NB There are 2 Lima blogs - you won´t want to miss the 2nd. Just change the date.
We passed through Lima on our way from Ushuaia to Huaraz in the Cordillera Blanca. For our short time in Lima, we´d arranged 3 things. The first was a nice hostel in the touristy Miraflores area of the city, with shrubbery that could easily conceal an excitable David Bellamy. The second was a taxi from the airport to the hostel, as our flight landed after midnight. Best of all, we´d managed to track down a Peruvian lady, Gaby, with whom D was at university (many years ago) in Sheffield and we´d planned to meet for dinner.
The taxi driver said - "You must be very careful in Lima - many thieves."
The hostel receptionist said - "You must be very careful in Lima - many pickpockets."
Gaby said - "You must be very careful in Lima - many forged notes and dangerous taxis."
These comments from locals made us re-evaluate what we´d thought of as the somewhat hysterical tone of the Lonely Planet on the city. Although Miraflores is a fairly safe area, you cannot practically walk from there to the city centre and a taxi is required. The downside to that is that many taxis are unregulated, being little more than beat up tin cans, with lawnmower engines. Judging which ones are registered is a fine art. Of course, even the regulated ones don´t bother with fineries and fripperies like seatbelts, speed-limits, overtaking on the correct side, and braking.

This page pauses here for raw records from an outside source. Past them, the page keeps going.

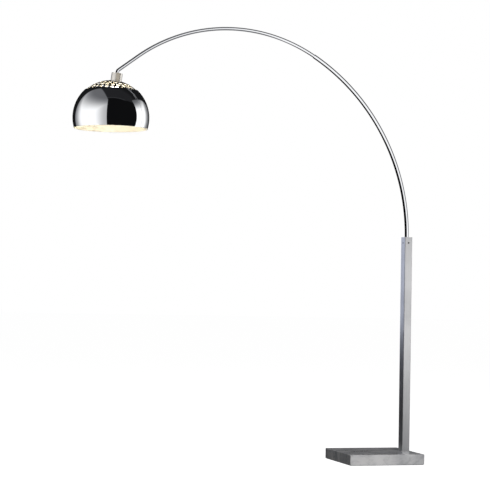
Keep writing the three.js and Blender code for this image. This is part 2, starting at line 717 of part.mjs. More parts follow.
const shellTop = HOLDER_CAVITY_TOP - 2;
const shellRadius = HOLDER_CAVITY_RADIUS - GAP;
const shell = ring(shellRadius - SHELL_WALL, shellRadius, HOLDER_BOTTOM + 1, shellTop);
add("holder_screw_shell", shell, brass(), head);
const contactTop = HOLDER_CAVITY_TOP - GAP;
add("holder_contact", bar(8, contactTop - 1, contactTop, 16), brass(), head);

// ---------------------------------------------------------------- bulb

const tipTop = contactTop - 1 - GAP;
add("bulb_contact", bar(4.5, BULB_CAP_TOP + GAP, tipTop, 16), zincSteel(), head);

/** Screw cap with rolled rings in its side. */
function buildBulbCap() {
  const outline = [[0, BULB_CAP_TOP], [BULB_CAP_RADIUS - 4, BULB_CAP_TOP]];
  const rings = 4;
  const pitch = (BULB_CAP_HEIGHT - 3) / rings;
  for (let i = 0; i < rings; i += 1) {
    const z = BULB_CAP_TOP - 1.5 - pitch * i;
    outline.push([BULB_CAP_RADIUS - 1, z], [BULB_CAP_RADIUS, z - pitch / 2]);
  }
  outline.push([BULB_CAP_RADIUS - 1, BULB_CAP_BOTTOM], [0, BULB_CAP_BOTTOM]);
  return turned(outline);
}

add("bulb_cap", buildBulbCap(), brass(), head);

/** Glass envelope, open where the cap closes it. */
function buildBulbGlass() {
  const mouth = BULB_CAP_BOTTOM - GAP;
  const globeCentre = mouth - BULB_GLASS_LENGTH + BULB_RADIUS;
  const outlineOf = (radius, neck) => {
    const globe = arcOutline(radius, 180, 60, 7).map(([r, z]) => [r, z + globeCentre]);
    globe[0][0] = 0;
    return [...globe, [neck, mouth - 12], [neck, mouth]];
  };
  const outside = outlineOf(BULB_RADIUS, BULB_CAP_RADIUS - 1);
  const inside = outlineOf(BULB_RADIUS - BULB_GLASS_WALL, BULB_CAP_RADIUS - 1 - BULB_GLASS_WALL);
  return turned([...outside, ...inside.reverse()]);
}

add("bulb_glass", buildBulbGlass(), warmGlass(), head);

// ---------------------------------------------------------------- shade

/** Perforated dome that is clamped to the lamp holder. */
function buildDome() {
  const mouth = THREE.MathUtils.radToDeg(Math.asin(DOME_MOUTH_RADIUS / DOME_RADIUS));
  const edge = DOME_EDGE_DEGREES;
  const dome = sphereZone(DOME_INNER_RADIUS, DOME_RADIUS, mouth, edge, 7, DOME_SEGMENTS);
  const cutters = [];
  for (let row = 0; row < HOLE_ROWS; row += 1) {
    const polar = (FIRST_ROW_ARC + ROW_PITCH * row) / DOME_RADIUS;
    const count = Math.floor((2 * Math.PI * DOME_RADIUS * Math.sin(polar)) / HOLE_PITCH);
    for (let i = 0; i < count; i += 1) {
      const around = (2 * Math.PI * (i + row / 2)) / count;
      const direction = new THREE.Vector3().setFromSphericalCoords(1, polar, around);
      direction.set(direction.z, direction.x, direction.y);
      const cutter = bar(HOLE_RADIUS, DOME_INNER_RADIUS - 4, DOME_RADIUS + 4, HOLE_SIDES);
      cutters.push(aimed(cutter, direction, new THREE.Vector3()));
    }
  }
  return cut(dome, cutters);
}

add("perforated_dome", buildDome(), chrome(), head);

const ringTop = heightOnSphere(DOME_INNER_RADIUS, DOME_RING_RADIUS) - 3 * GAP;
const ringInner = HOLDER_RADIUS + GAP;
const domeRing = ring(ringInner, DOME_RING_RADIUS, ringTop - DOME_RING_HEIGHT, ringTop);
add("dome_clamp_ring", domeRing, nylon(), head);

const glideInner = DOME_RADIUS + (GLIDE_SPACE - GLIDE_RING_THICKNESS) / 2;
const glideRing = sphereZone(
  glideInner,
  glideInner + GLIDE_RING_THICKNESS,
  GLIDE_RING_DEGREES[0],
  GLIDE_RING_DEGREES[1],
  1,
);
add("glide_ring", glideRing, nylon(), head);

const rimDegrees = 90 + THREE.MathUtils.radToDeg(Math.asin(RIM_DROP / SHADE_RADIUS));
const bowl = sphereZone(BOWL_INNER_RADIUS, SHADE_RADIUS, NECK_DEGREES, rimDegrees, 10);
add("shade_bowl", bowl, chrome(), bowlPlace);

export default lamp;
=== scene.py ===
"""Looks of the arc floor lamp: fine pieces, finishes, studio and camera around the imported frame.

The frame gives every place. The round pieces are spun again at a fine step, the dome gets its round
holes, and every piece and every carried-over node gets a finish worked out from nodes.
"""

import json
import logging
import math
from collections.abc import Callable
from dataclasses import dataclass, field
from enum import Enum

import bmesh
import bpy
from mathutils import Matrix, Quaternion, Vector


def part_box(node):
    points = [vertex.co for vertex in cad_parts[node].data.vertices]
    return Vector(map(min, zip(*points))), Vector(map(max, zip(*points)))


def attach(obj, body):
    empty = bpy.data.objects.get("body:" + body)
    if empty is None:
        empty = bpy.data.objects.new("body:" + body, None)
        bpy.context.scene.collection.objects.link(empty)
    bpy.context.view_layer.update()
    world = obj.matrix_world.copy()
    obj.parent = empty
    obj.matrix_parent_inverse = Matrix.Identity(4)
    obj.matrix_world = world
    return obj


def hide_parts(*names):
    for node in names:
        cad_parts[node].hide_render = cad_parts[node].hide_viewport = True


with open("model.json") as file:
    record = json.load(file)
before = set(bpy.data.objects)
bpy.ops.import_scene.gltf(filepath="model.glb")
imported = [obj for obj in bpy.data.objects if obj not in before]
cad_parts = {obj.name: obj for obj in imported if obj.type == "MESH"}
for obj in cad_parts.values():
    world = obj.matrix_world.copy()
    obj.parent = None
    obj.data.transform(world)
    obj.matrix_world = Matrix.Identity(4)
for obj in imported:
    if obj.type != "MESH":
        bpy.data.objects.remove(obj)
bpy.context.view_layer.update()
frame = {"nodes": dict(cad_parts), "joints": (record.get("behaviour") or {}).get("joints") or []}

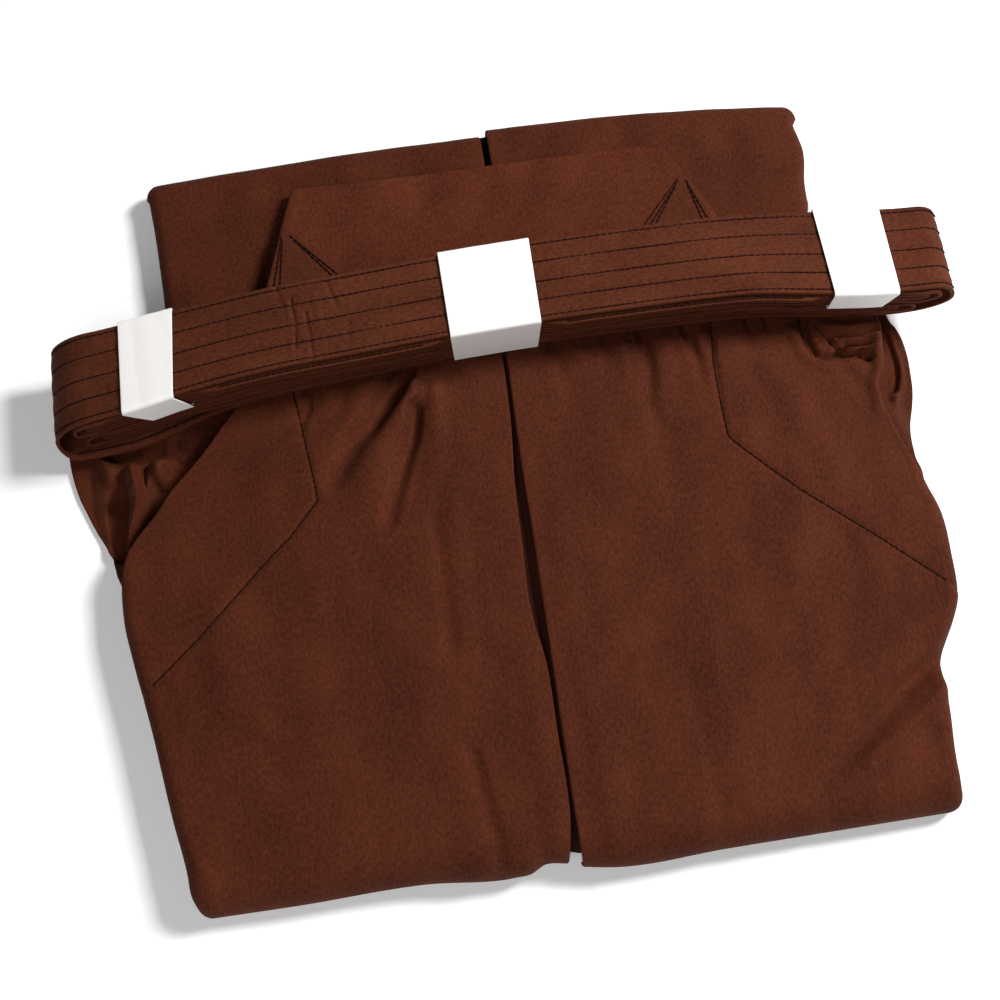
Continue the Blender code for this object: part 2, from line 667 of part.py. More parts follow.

The town square, the Plaza de Armas, holds the presidential palace overlooking a very colonial set of facades. During the changing of the guards, the marching band appeared to be playing a Simon and Garfunkel number on the tuba...badly. It turns out that the song El Condor Pasa is based on a traditional Peruvian folk song, to which Paul Simon simply added new lyrics.
The sheer size of Lima (9 million people) combined with the fact that Miraflores is so far from the city centre, gives the whole place a very disjointed feel - not helped by the various warnings not to go exploring the streets, which is usually the best way to find your bearings. Even indoors, you can feel a bit vulnerable, as many archways have a "S - Zona de Sismos" sign, indicating they are a good place to stand in the event of an earthquake. This is not an uncommon event in Peru as there is a major faultline right off the Pacific coast. Still, you can always buy fresh slices of pineapple and water-melon on any street-corner.
Meeting with Gaby again was a real pleasure - she took us to a local restaurant to share a selection of Peruvian specialities, including cow heart kebab, sliced yam, and potatoes (of which Peru has over 4000 varieties - they invented it, you know) stuffed with fried mince, all washed down with Inka Kola, which tastes like cream soda (although R thinks you can get a whiff of bubble-gum and a soupcon of Irn Bru).